SUPPLIED MATERIAL:
****************************************

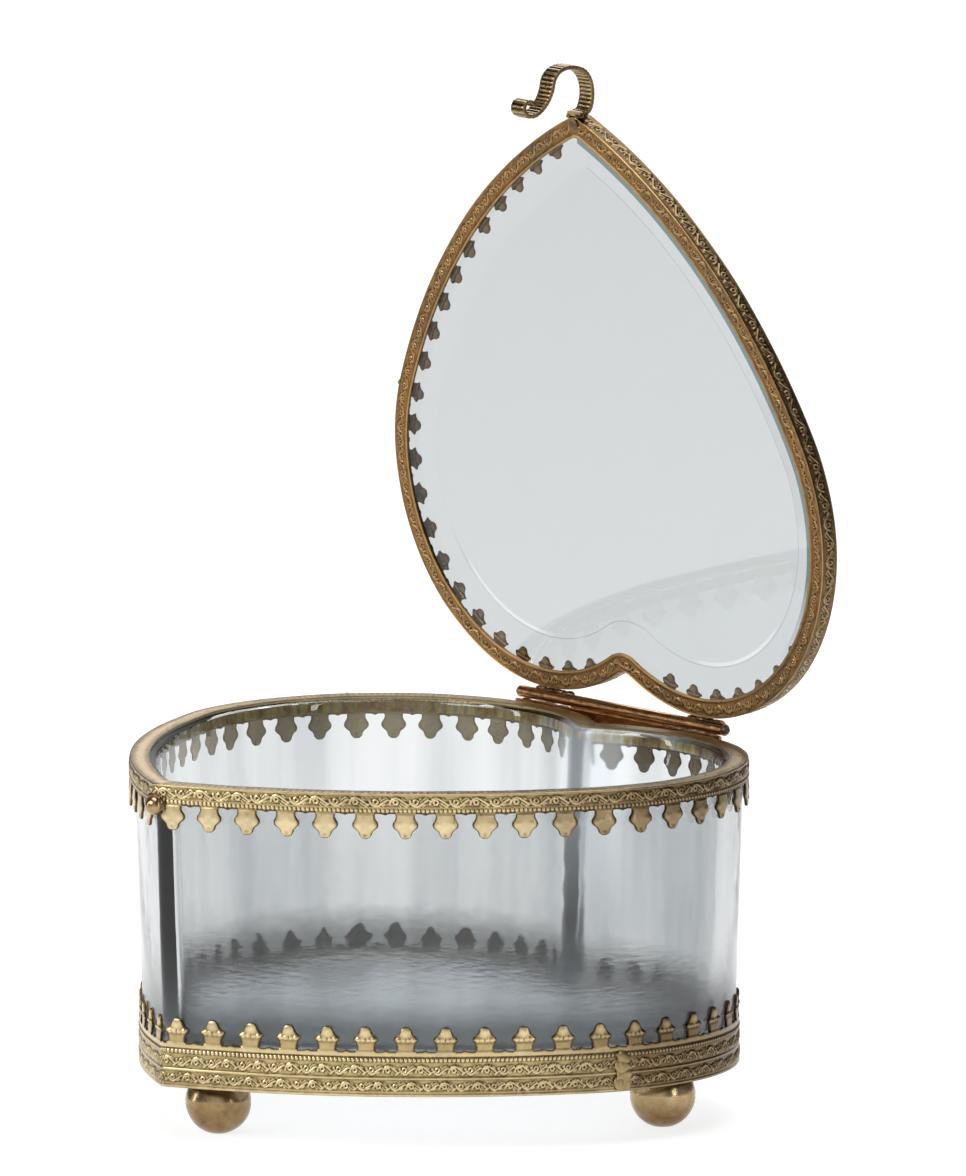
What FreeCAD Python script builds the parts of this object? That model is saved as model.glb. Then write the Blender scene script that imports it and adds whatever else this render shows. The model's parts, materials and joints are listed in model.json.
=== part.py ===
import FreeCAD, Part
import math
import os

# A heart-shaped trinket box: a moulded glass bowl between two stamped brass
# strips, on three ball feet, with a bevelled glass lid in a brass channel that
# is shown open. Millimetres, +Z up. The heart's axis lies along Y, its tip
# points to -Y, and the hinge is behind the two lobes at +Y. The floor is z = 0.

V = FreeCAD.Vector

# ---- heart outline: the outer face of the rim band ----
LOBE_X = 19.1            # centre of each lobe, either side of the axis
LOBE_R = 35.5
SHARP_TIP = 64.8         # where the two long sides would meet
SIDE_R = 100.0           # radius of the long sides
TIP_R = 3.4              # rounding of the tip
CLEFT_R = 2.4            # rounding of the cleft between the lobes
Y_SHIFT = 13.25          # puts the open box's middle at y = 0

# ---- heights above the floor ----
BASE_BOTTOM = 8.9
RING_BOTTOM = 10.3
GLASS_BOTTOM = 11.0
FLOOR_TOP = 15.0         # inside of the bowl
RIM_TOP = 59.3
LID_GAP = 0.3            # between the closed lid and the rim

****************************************

TASK TO COMPLETE:
Every line of the material must be returned exactly as it appears.

REPLY:
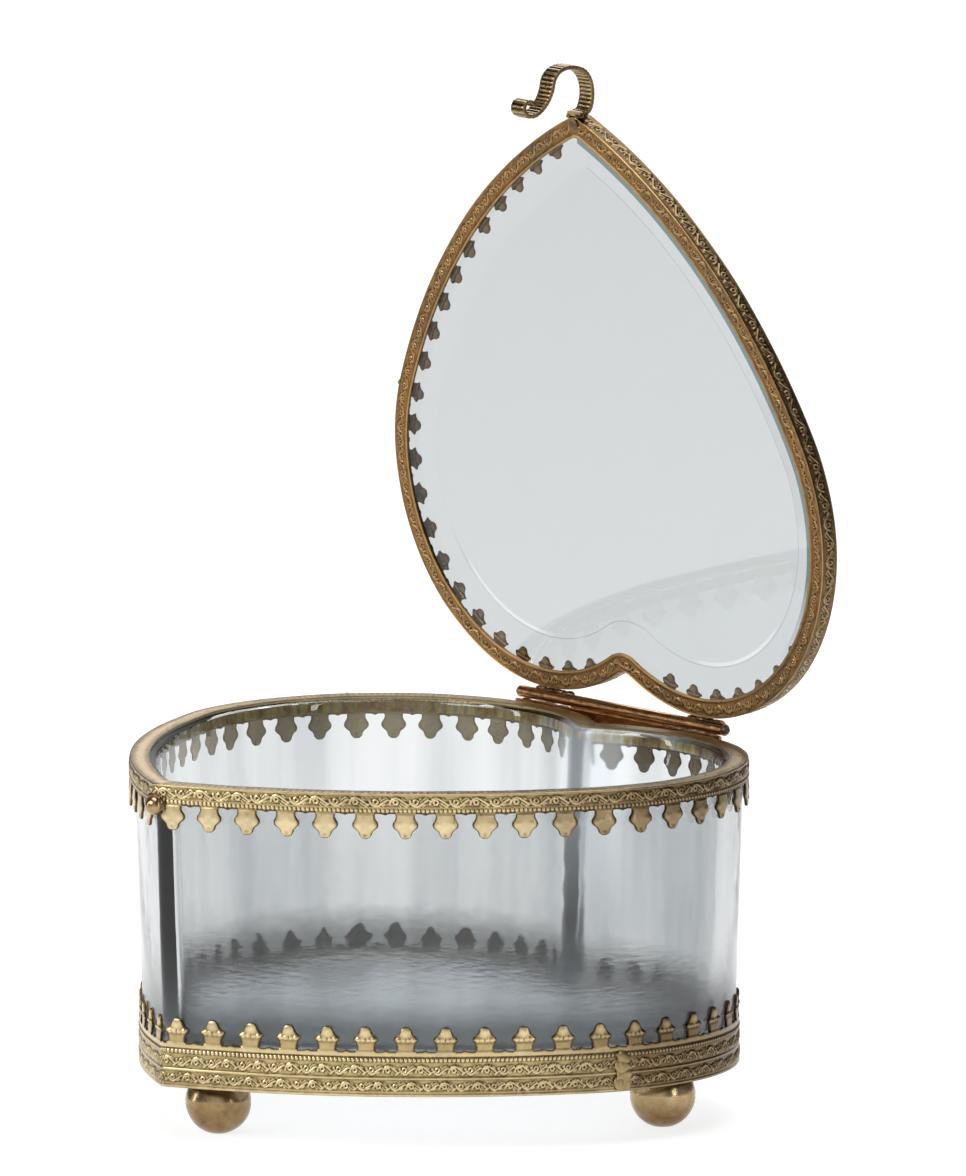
What FreeCAD Python script builds the parts of this object? That model is saved as model.glb. Then write the Blender scene script that imports it and adds whatever else this render shows. The model's parts, materials and joints are listed in model.json.
=== part.py ===
import FreeCAD, Part
import math
import os

# A heart-shaped trinket box: a moulded glass bowl between two stamped brass
# strips, on three ball feet, with a bevelled glass lid in a brass channel that
# is shown open. Millimetres, +Z up. The heart's axis lies along Y, its tip
# points to -Y, and the hinge is behind the two lobes at +Y. The floor is z = 0.

V = FreeCAD.Vector

# ---- heart outline: the outer face of the rim band ----
LOBE_X = 19.1            # centre of each lobe, either side of the axis
LOBE_R = 35.5
SHARP_TIP = 64.8         # where the two long sides would meet
SIDE_R = 100.0           # radius of the long sides
TIP_R = 3.4              # rounding of the tip
CLEFT_R = 2.4            # rounding of the cleft between the lobes
Y_SHIFT = 13.25          # puts the open box's middle at y = 0

# ---- heights above the floor ----
BASE_BOTTOM = 8.9
RING_BOTTOM = 10.3
GLASS_BOTTOM = 11.0
FLOOR_TOP = 15.0         # inside of the bowl
RIM_TOP = 59.3
LID_GAP = 0.3            # between the closed lid and the rim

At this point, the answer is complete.